As, indeed, had mine, I thought later while sweeping up shards of plaster. The incident had passed in the blink of an eye, with no one injured and little chance of Anna falling between the studs. Yet I’d felt a tremor and now, an aftershock of cold fear pass through me. The very brevity of the moment had intensified it.
I remembered a teenager I’d lived next to as a kid plummeting seventy feet from a ledge in a park while horsing around with friends. He’d survived, but, in the days before Velcro casts, had spent the ensuing summer sitting on a chaise in his yard encased in plaster like an albino mummy.
“It’s the unexpected crap that gets you,” I reflected.
Not that I suddenly felt panicky about Anna’s safety in the big wide world. That would be rich, given that I’ve always encouraged her to pilot by her own astrolabe. Even Marsha, with her Sikorsky tendencies, has learned to hover at a higher altitude now that her onetime “baby girlfriend” is beyond the radius of her chopper blades. (Though, as Anna will quickly attest, Marsha’s tendency to creep on her via smartphone could use additional extirpation.)
Nevertheless, I did feel that something had changed in me toward Anna. Being apart from her had created perspective. I’d become more solicitous toward her now that she was away.

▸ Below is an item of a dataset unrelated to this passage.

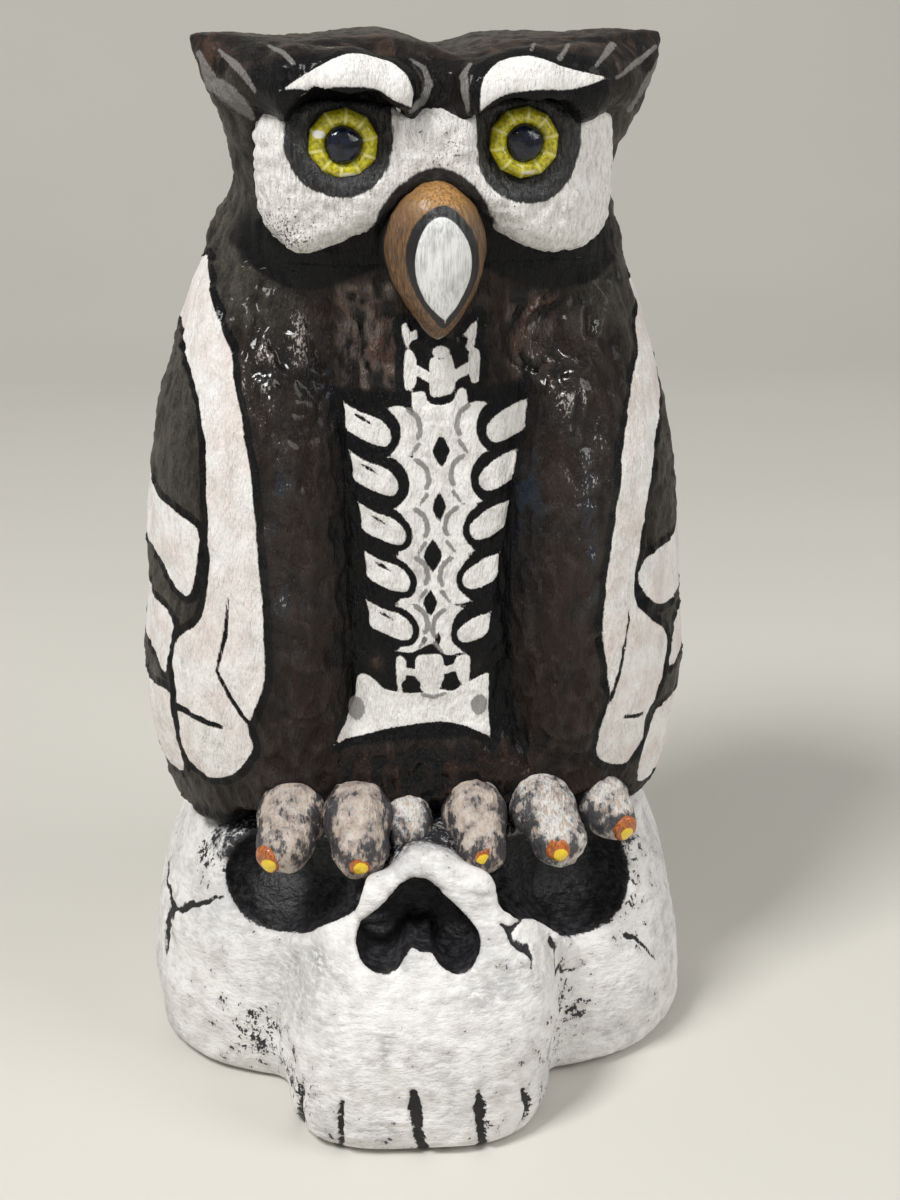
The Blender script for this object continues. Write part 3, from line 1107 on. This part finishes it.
def addOwl():
    def bodyField(x, y, z):
        skin = owlSkin(x, y, z)
        return keepBoth(tuck(skin, wingCover(x, y, z)), z - neckZ - 0.7, 0.3)

    def onBreast(x, y, z):  # negative in front, between the grooves
        return np.maximum(np.abs(x) - torso["groove"](z) - 3, y + 22)

    def breastField(x, y, z):
        return keepBoth(bodyField(x, y, z), onBreast(x, y, z), 0.3)

    def trunkField(x, y, z):
        skin = bodyField(x, y, z)
        return skin + 0.5 * ease(-0.5 - onBreast(x, y, z))  # drops behind the breast piece

    def wingField(side):
        def field(x, y, z):
            skin = owlSkin(x, y, z)
            form = lap(skin, wingCover(x, y, z))
            form = keepBoth(form, -(skin + torso["wingThick"]), 1)
            return keepBoth(form, -side * x, 0.5)
        return field

    def headField(x, y, z):
        skin = tuck(owlSkin(x, y, z), z - neckZ)
        return keepBoth(tuck(skin, browForm(x, y, z)), neckZ - 5 - z, 0.5)

    def browField(side):
        def field(x, y, z):
            return keepBoth(lap(owlSkin(x, y, z), browForm(x, y, z)), 2 - side * x, 0.5)
        return field

    owlPiece("owlTrunk", trunkField, (-82, -60, seatZ - 2), (82, 54, neckZ + 3), "body", ["owl_body"],
             1.35)
    owlPiece("owlBreast", breastField, (-44, -60, seatZ - 2), (44, -18, neckZ + 3), "body", ["owl_body"],
             0.76)
    owlPiece("wingLeft", wingField(1), (8, -60, seatZ - 2), (82, 54, neckZ), "wing", ["wing_left"],
             1.05)
    owlPiece("wingRight", wingField(-1), (-82, -60, seatZ - 2), (-8, 54, neckZ), "wing", ["wing_right"],
             1.05)
    owlPiece("owlHead", headField, (-66, -60, neckZ - 8), (66, 50, 286), "body", ["head"],
             1.0)
    owlPiece("browTuftLeft", browField(1), (0, -62, 235), (66, -10, 286), "body", ["brow_tuft_left"],
             0.65)
    owlPiece("browTuftRight", browField(-1), (-66, -62, 235), (0, -10, 286), "body", ["brow_tuft_right"],
             0.65)


def addFace():
    points, quads = sculpt(discForm, (-54, -62, 226), (56, -5, 272), 0.7)
    x, y, z = points.T
    hollow = np.maximum(spot(x, np.minimum(z, 258.5), -23.3, 258.2, 12.9, 12.6),
            spot(x, np.minimum(z, 257.5), 23.1, 257.2, 13.4, 13.8))
    speckle = clouds(x, z, (1, -37, 236, 9, 8), (0.5, 12, 240, 8, 6), (0.5, 2, 255, 8, 9))
    rim = -0.8 - inside(x, z, discShape["outline"])
    edge = np.maximum.reduce([rim, y - discShape["rear"] + 3, inside(x, z, beakShape["outline"]) + 3.2])
    marks = {"hollow": np.maximum(hollow, -4), "speckle": speckle, "edge": edge}
    rough = 0.6 * np.abs(grain(points, (1.7, 1.7, 3.6), 31)) + 0.4 * grain(points, 2.4, 32)
    rough = rough + 0.5 * grain(points, 9, 33)
    points = points + normalsOf(points, quads) * rough[:, None]
    meshPiece("facialDisc", points, quads, owlPlace, materials["disc"], ["facial_disc"],
              marks)
    points, quads = sculpt(beakForm, (-16, -66, 205), (16, -34, 254), 0.6)
    x, y, z = points.T
    marks = {mark: inside(x, z, beakShape[mark]) for mark in ("ring", "drop")}
    marks["rim"] = np.maximum(-0.5 - inside(x, z, beakShape["outline"]), y + 49)
    marks["warm"] = cloud(x, z, 1, 246, 9, 5)
    rough = 0.22 * grain(points, (1.2, 1.2, 8), 36) + 0.25 * grain(points, 6, 37)
    rough = rough + 0.25 * ease((marks["drop"] + 0.3) / 0.6)
    points = points + normalsOf(points, quads) * rough[:, None]
    meshPiece("beakShield", points, quads, owlPlace, materials["beak"], ["beak"], marks)


toOwl = owlPlace.inverted()


def onCircle(middle, out, turn, depth):
    return (middle.x + out * math.cos(turn), depth, middle.z + out * math.sin(turn))


def addEyes():
    for side, look in eyes.items():
        low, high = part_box("eye_iris_" + side)
        middle = toOwl @ ((low + high) / 2)
        tall = (high.z - low.z) / (2 * mm)  # outer radius
        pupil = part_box("eye_pupil_" + side)
        inner = (pupil[1].z - pupil[0].z) / (2 * mm)
        front = (toOwl @ Vector(((low.x + high.x) / 2, low.y, (low.z + high.z) / 2))).y
        back = (toOwl @ Vector(((low.x + high.x) / 2, high.y, (low.z + high.z) / 2))).y
        facets, steps = 10, 12
        points, faces = [], []
        rings = [(tall * 0.97, back), (tall, front + 1.6), (tall * 0.98, front + 0.6),
                 (tall * 0.9, front - 0.1), (mixed(inner, tall, 0.62), front - 0.7),
                 (mixed(inner, tall, 0.3), front - 0.5), (inner * 0.98, front + 0.3),
                 (inner * 0.9, front + 1.6)]
        count = facets * steps
        for radius, depth in rings:
            for k in range(count):
                turn = 2 * math.pi * (k + 4) / count
                part = (k % steps) / steps * 2 - 1
                flat = math.cos(math.pi / facets) / math.cos(math.pi / facets * part)
                bend = mixed(1, flat, 0.9 if radius > inner * 1.1 else 0.4)
                points.append(onCircle(middle, radius * bend, turn, depth + 0.22 * abs(part)))
        for r in range(len(rings) - 1):
            for k in range(count):
                a, b = r * count + k, r * count + (k + 1) % count
                faces.append((a, a + count, b + count, b))
        faces.append(tuple(range(count)))
        faces.append(tuple(reversed(range(len(points) - count, len(points)))))
        x, y, z = np.array(points).T
        turn = np.degrees(np.arctan2(z - middle.z, x - middle.x)) - 12
        far = np.hypot(x - middle.x, z - middle.z)
        seam = 0.34 - np.abs((turn + 18) % 36 - 18) * np.pi / 180 * far
        glare = np.maximum(spot(x, z, middle.x - 5.9, middle.z + 2.6, 1.7, 1.1) - look["calm"],
                0.6 * spot(x, z, middle.x + 1, middle.z - 7, 2.2, 0.5))
        marks = {"seam": seam, "glare": glare}
        meshPiece("iris" + side.title(), np.array(points), faces, owlPlace, materials["iris"],
                  ["eye_iris_" + side], marks)
        points, faces = [(middle.x, front - 2.1, middle.z)], []
        bands, segments = 7, 32
        for b in range(1, bands + 1):
            lean = b / bands * math.pi / 2
            for k in range(segments):
                turn = 2 * math.pi * k / segments
                wobble = 1 + 0.03 * math.sin(3 * turn + 1) + 0.02 * math.sin(5 * turn)
                depth = front + 0.9 - 3 * math.cos(lean) + 0.12 * math.sin(2 * turn) * math.sin(2 * lean)
                points.append(onCircle(middle, inner * math.sin(lean) * wobble, turn, depth))
        for k in range(segments):
            turn = 2 * math.pi * k / segments
            points.append(onCircle(middle, inner * 0.94, turn, front + 2.2))
        for k in range(segments):
            faces.append((0, 1 + k, 1 + (k + 1) % segments))
            for b in range(bands):
                a, c = 1 + b * segments + k, 1 + b * segments + (k + 1) % segments
                faces.append((a, a + segments, c + segments, c))
        faces.append(tuple(reversed(range(len(points) - segments, len(points)))))
        meshPiece("pupil" + side.title(), np.array(points), faces, owlPlace, materials["pupil"],
                  ["eye_pupil_" + side])


def addFeet():
    clawTips = {}
    for node in toeShape:
        claw = node.replace("toe", "claw")
        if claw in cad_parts:
            low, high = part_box(claw)
            clawTips[node] = toOwl @ ((low + high) / 2)
    for node, stations in toeShape.items():
        centre = np.array(stations)[:, :3]
        low, high = centre.min(0) - 12, centre.max(0) + 12
        points, quads = sculpt(lambda x, y, z: rodChain(x, y, z, stations, 3), low, high, 0.7)
        x, y, z = points.T
        tip = stations[-1]
        start = stations[0]
        gone = np.clip((y - start[1]) / (tip[1] - start[1]), 0, 1)
        aside = np.abs(x - mixed(start[0], tip[0], gone)) / start[3]
        bare = 0.9 * cloud(x, z, tip[0], tip[2] + 1, 7, 4) + 0.75 * ease((aside - 0.5) / 0.5)
        bare = bare + 0.7 * ease((y + 40) / 8)
        chalk = 1.0 if node in ("toe_right_inner", "toe_left_middle", "toe_left_outer") else 0.35
        marks = {"bare": np.clip(bare, 0, 1), "chalk": np.full(len(x), chalk)}
        rough = 0.35 * grain(points, (1.6, 1.6, 3.5), 41) + 0.5 * grain(points, 5, 42)
        points = points + normalsOf(points, quads) * rough[:, None]
        name = "toe" + node.title().replace("Toe", "").replace("_", "")
        meshPiece(name, points, quads, owlPlace, materials["toe"], [node], marks)
        if node not in clawTips:
            continue
        at = clawTips[node] - Vector((2, 0, 2.6)) * (node == "toe_left_outer")

        def clawField(x, y, z):
            cap = egg(x, y, z, (at.x, at.y, at.z + 0.4), (3.9, 4.2, 4.1))
            return keepBoth(rodChain(x, y, z, stations, 3) - 1, cap, 1)

        points, quads = sculpt(clawField, np.array(at) - 8, np.array(at) + 8, 0.5)
        x, y, z = points.T
        points = points + normalsOf(points, quads) * (0.2 * grain(points, 1.6, 45))[:, None]
        marks = {"dab": spot(x, z, at.x, at.z - 0.6, 1.9, 2.1)}
        meshPiece(name.replace("toe", "claw"), points, quads, owlPlace, materials["claw"],
                  [node.replace("toe", "claw")], marks)


def addTail():
    low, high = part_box("tail")
    a, b = toOwl @ low, toOwl @ high
    middle, wide = (a.x + b.x) / 2, abs(b.x - a.x) / 2

    def tailField(x, y, z):
        share = np.clip((z - a.z) / (b.z - a.z), 0, 1)
        half = wide * (1 - 0.45 * share**1.4) - 1
        deep = y - mixed(b.y - 1.5, a.y + 6, share**0.8)
        feather = (x - middle) / wide * np.pi * 2.5  # five feathers across
        scallop = 1.3 * np.abs(np.sin(feather)) * (1 - 0.5 * share)
        form = keepBoth(np.abs(x - middle) - half, deep + 1.5 - scallop, 5)
        form = keepBoth(form, a.y + 1 - y, 1)
        hem = a.z + 0.6 + 2.2 * np.abs(np.sin(feather + 1.57))
        return keepBoth(keepBoth(form, z - b.z + 1, 3), hem - z, 2)

    owlPiece("tailFan", tailField, (a.x - 2, a.y - 2, a.z - 2), (b.x + 2, b.y + 4, b.z + 2), "wing",
             ["tail"], 0.9, tailField)


def addSkull():
    def back(x, y, z):
        return tuck(keepBoth(skullSkin(x, y, z), -(y - skull["seam"] + 13), 0.3), y - skull["seam"])

    def jaw(x, y, z):
        return lap(skullSkin(x, y, z), y - skull["seam"])

    halves = [("skullCranium", back, (-84, -62, -1), (84, 90, 76), "skull_cranium", 1.12),
              ("skullUpperJaw", jaw, (-74, -90, -1), (74, -44, 80), "skull_upper_jaw", 0.8)]
    for name, field, low, high, node, fine in halves:
        points, quads = sculpt(field, low, high, fine)
        marks = skullMarks(points)
        lift = skullRelief(points, marks) * ease((points[:, 2] - 0.6) / 4)
        points = points + outward(skullSkin, points) * lift[:, None]
        points[:, 2] = np.maximum(points[:, 2], 0)
        meshPiece(name, points, quads, skullPlace, materials["skull"], [node], marks)
        print(name, len(quads))


stage = {  # metres, and degrees for where the camera looks
    "camera": (-0.0262, -0.4903, 0.300),
    "heading": 4.2,
    "down": 19.4,
    "lens": 54.5,
    "room": 0.36,  # strength of the light from all round
    "lights": [("key", (-0.66, -0.62, 1.38), 0.4, 20), ("fill", (1.1, -0.6, 1.0), 0.7, 8)],
}


def addStage():
    bend = [(0.9 + 0.7 * math.sin(t), 0.7 - 0.7 * math.cos(t)) for t in np.linspace(0.1, math.pi / 2, 14)]
    profile = [(-2.2, 0), (0.9, 0)] + bend + [(1.6, 3)]  # floor, bend and wall
    points = [(x, y, z) for y, z in profile for x in (-3.5, 3.5)]
    quads = [(2 * k, 2 * k + 1, 2 * k + 3, 2 * k + 2) for k in range(len(profile) - 1)]
    floor = placed("sweep", smoothMesh("sweep", points, quads))
    floor.data.materials.append(materials["floor"])
    camera = placed("camera", bpy.data.cameras.new("camera"))
    camera.location = stage["camera"]
    heading = math.radians(stage["heading"])
    down = math.radians(stage["down"])
    level = math.cos(down)
    look = Vector((math.sin(heading) * level, math.cos(heading) * level, -math.sin(down)))
    camera.rotation_euler = look.to_track_quat("-Z", "Y").to_euler()
    camera.data.sensor_width = 36
    camera.data.lens = stage["lens"]
    camera.data.clip_start = 0.01
    bpy.context.scene.camera = camera
    world = bpy.data.worlds.new("room")
    world.use_nodes = True
    world.node_tree.nodes["Background"].inputs["Color"].default_value = (1, 1, 0.99, 1)
    world.node_tree.nodes["Background"].inputs["Strength"].default_value = stage["room"]
    bpy.context.scene.world = world
    bpy.context.scene.view_settings.view_transform = "Standard"
    for name, place, size, power in stage["lights"]:
        light = placed(name, bpy.data.lights.new(name, "AREA"))
        light.data.size = size
        light.data.energy = power
        light.location = place
        light.rotation_euler = (Vector((0, 0, 0.15)) - Vector(place)).to_track_quat("-Z", "Y").to_euler()


addStage()
addSkull()
addOwl()
addTail()
addFace()
addEyes()
addFeet()
for node in ("neck_dowel", "perch_dowel_left", "perch_dowel_right"):
    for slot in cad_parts[node].material_slots:
        slot.material = materials["wood"]
print("sculpted")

Despite the raft of cherished moments we three experienced during Anna’s last two years of high school, we were constantly at odds, she exhibiting normal teen desire to spread her wings and Marsha and I both wanting and dreading it. At one point actual fisticuffs broke out between mother and daughter in the kitchen, an event I still look upon “with a wild surmise” in memory. Not that it amounted to anything: Appropriately, neither party “connected.”
Those days are over, thankfully, though the transition was a different kind of hell at first. (Rumor has it that Anna’s giant stuffed penguin made its way into my bed her first week away, and only my half-nelson prevented Marsha from becoming one of those parents who send care packages every week or drive four hours to campus to confront a troublesome roommate.) Frayed stalemates have been replaced by concern unsullied by the daily drag of, say, unheeded requests to do household chores.
Interestingly, aggravations like that have become somewhat endearing on Anna’s brief sojourns home. It’s good to know that part of her still needs direction. Conversely, they also keep Marsha and me from sliding into sentimentality and wanting the “Asian Sensation” to stick around longer.
We can afford only so many garage ceiling repairs.